# What is expected:
Print the listing below from its opening line through the line holding "return mix.outputs[2]", both ends included.

# Supplied data:
*****

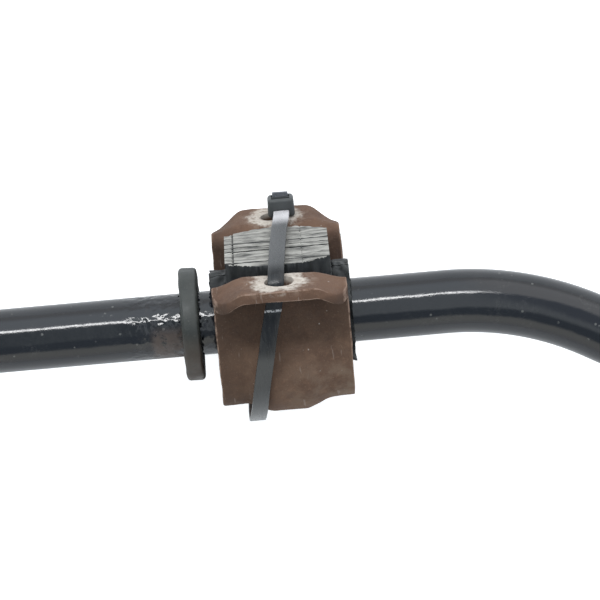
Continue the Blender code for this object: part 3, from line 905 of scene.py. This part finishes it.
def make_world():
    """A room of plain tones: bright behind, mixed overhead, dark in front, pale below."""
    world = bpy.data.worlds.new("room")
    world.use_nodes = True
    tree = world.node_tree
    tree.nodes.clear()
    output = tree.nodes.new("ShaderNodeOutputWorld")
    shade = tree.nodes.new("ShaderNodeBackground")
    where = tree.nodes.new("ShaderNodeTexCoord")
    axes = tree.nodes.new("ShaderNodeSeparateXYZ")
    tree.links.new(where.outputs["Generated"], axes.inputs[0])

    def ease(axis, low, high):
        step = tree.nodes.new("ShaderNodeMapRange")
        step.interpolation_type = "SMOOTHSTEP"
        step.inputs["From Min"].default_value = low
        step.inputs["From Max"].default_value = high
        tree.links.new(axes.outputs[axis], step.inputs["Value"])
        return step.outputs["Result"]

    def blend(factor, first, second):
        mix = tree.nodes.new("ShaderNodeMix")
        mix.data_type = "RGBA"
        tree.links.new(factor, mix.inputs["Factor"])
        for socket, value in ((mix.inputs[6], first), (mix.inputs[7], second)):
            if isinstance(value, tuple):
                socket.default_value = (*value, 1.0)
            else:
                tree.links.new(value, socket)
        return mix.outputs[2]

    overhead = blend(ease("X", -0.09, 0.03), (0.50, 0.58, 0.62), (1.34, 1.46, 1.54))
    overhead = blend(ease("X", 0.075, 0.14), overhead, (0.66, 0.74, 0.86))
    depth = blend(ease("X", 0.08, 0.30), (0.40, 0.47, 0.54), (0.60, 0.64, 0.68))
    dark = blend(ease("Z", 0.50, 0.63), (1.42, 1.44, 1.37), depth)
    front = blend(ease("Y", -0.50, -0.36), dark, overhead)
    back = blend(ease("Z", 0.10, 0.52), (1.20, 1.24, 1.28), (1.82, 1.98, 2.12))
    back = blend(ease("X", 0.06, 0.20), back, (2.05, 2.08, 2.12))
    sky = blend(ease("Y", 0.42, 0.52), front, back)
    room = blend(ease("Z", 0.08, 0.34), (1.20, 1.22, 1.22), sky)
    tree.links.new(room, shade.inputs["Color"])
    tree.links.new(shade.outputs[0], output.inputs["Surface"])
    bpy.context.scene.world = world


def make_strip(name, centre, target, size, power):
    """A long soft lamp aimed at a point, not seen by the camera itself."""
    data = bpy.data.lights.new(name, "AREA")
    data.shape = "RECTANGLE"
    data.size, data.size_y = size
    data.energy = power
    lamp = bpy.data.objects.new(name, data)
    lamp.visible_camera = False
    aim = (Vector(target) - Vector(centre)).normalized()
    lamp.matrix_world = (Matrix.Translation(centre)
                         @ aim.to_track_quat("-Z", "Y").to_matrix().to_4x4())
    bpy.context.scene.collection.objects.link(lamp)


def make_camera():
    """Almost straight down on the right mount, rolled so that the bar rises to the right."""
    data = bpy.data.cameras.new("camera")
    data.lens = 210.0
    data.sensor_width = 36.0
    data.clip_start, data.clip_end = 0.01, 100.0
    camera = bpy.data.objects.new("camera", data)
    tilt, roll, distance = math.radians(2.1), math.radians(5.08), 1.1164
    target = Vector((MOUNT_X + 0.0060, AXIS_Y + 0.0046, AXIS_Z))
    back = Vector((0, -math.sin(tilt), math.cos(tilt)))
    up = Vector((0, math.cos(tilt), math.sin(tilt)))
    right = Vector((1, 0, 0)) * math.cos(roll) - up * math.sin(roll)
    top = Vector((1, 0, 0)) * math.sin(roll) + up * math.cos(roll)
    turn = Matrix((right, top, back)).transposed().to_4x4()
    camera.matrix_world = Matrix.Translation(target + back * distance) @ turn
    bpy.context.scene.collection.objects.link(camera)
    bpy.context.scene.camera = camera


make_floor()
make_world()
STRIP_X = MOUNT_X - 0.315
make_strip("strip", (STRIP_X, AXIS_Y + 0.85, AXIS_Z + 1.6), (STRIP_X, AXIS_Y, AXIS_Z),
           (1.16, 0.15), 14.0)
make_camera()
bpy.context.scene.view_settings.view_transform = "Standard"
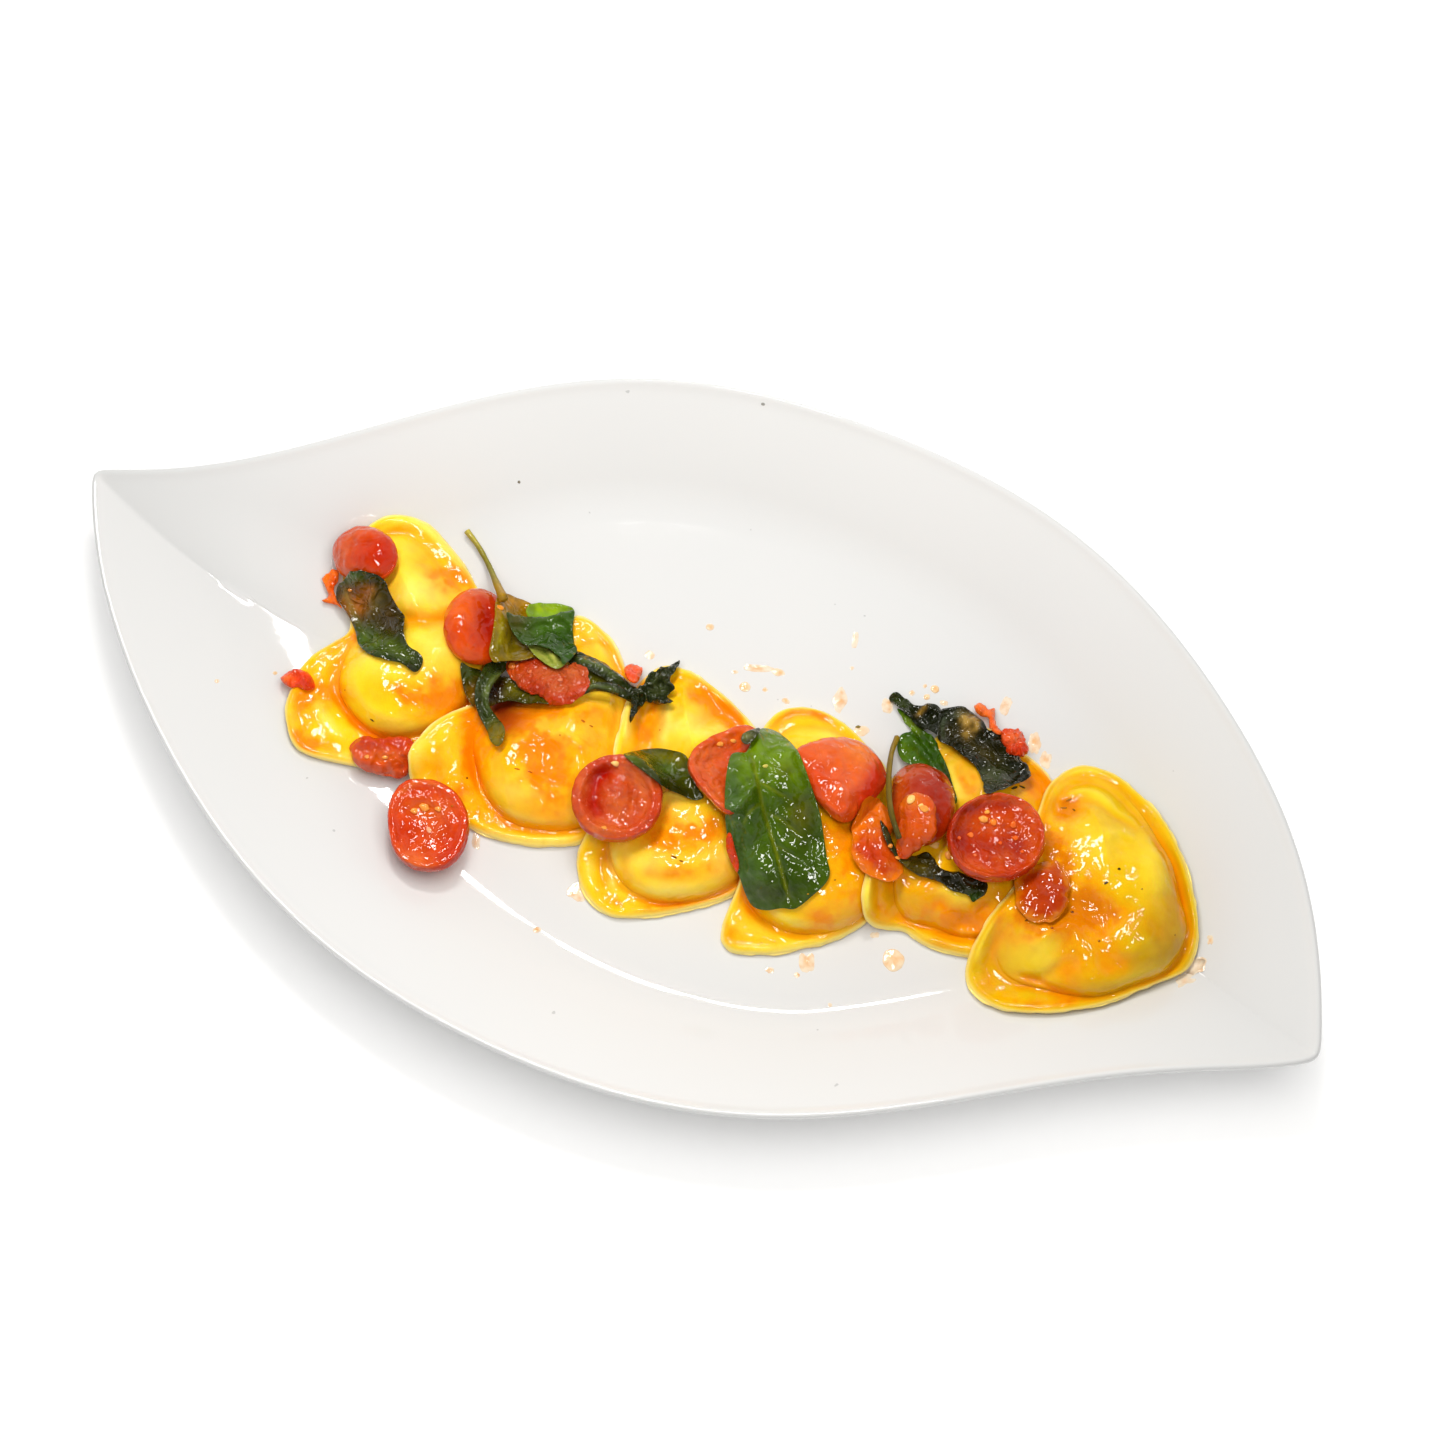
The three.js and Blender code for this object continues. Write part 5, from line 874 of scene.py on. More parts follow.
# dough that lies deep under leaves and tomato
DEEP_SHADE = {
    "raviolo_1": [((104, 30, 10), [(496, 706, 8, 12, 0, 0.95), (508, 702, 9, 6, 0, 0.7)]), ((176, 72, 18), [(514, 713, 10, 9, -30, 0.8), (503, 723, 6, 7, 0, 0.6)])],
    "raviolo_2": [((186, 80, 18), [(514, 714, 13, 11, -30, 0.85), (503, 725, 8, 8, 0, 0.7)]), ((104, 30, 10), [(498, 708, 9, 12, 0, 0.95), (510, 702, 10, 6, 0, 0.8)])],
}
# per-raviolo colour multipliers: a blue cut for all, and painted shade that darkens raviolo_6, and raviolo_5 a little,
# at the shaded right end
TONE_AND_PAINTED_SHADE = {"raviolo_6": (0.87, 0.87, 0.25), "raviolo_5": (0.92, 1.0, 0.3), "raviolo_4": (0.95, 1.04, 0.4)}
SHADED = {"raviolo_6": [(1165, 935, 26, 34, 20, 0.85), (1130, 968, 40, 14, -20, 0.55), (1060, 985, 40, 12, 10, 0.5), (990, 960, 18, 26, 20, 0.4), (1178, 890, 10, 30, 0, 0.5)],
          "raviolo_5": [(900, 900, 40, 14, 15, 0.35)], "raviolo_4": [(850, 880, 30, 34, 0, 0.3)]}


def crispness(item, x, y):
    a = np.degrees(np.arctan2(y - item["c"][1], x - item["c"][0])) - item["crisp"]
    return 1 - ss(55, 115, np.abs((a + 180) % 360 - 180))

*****

# Right answer:
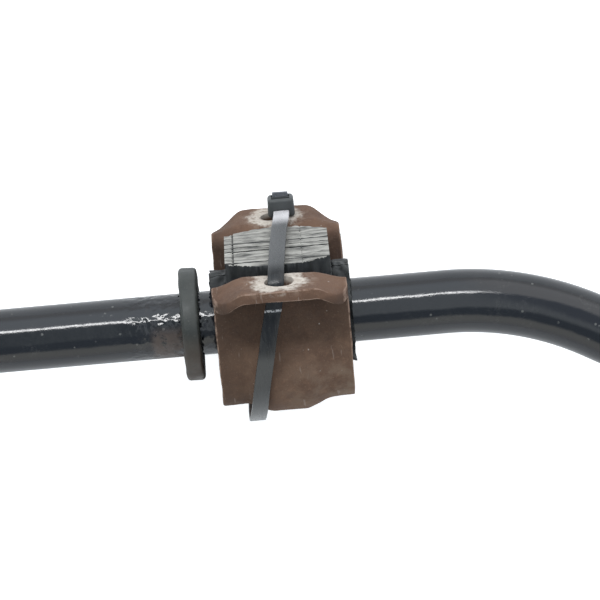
Continue the Blender code for this object: part 3, from line 905 of scene.py. This part finishes it.
def make_world():
    """A room of plain tones: bright behind, mixed overhead, dark in front, pale below."""
    world = bpy.data.worlds.new("room")
    world.use_nodes = True
    tree = world.node_tree
    tree.nodes.clear()
    output = tree.nodes.new("ShaderNodeOutputWorld")
    shade = tree.nodes.new("ShaderNodeBackground")
    where = tree.nodes.new("ShaderNodeTexCoord")
    axes = tree.nodes.new("ShaderNodeSeparateXYZ")
    tree.links.new(where.outputs["Generated"], axes.inputs[0])

    def ease(axis, low, high):
        step = tree.nodes.new("ShaderNodeMapRange")
        step.interpolation_type = "SMOOTHSTEP"
        step.inputs["From Min"].default_value = low
        step.inputs["From Max"].default_value = high
        tree.links.new(axes.outputs[axis], step.inputs["Value"])
        return step.outputs["Result"]

    def blend(factor, first, second):
        mix = tree.nodes.new("ShaderNodeMix")
        mix.data_type = "RGBA"
        tree.links.new(factor, mix.inputs["Factor"])
        for socket, value in ((mix.inputs[6], first), (mix.inputs[7], second)):
            if isinstance(value, tuple):
                socket.default_value = (*value, 1.0)
            else:
                tree.links.new(value, socket)
        return mix.outputs[2]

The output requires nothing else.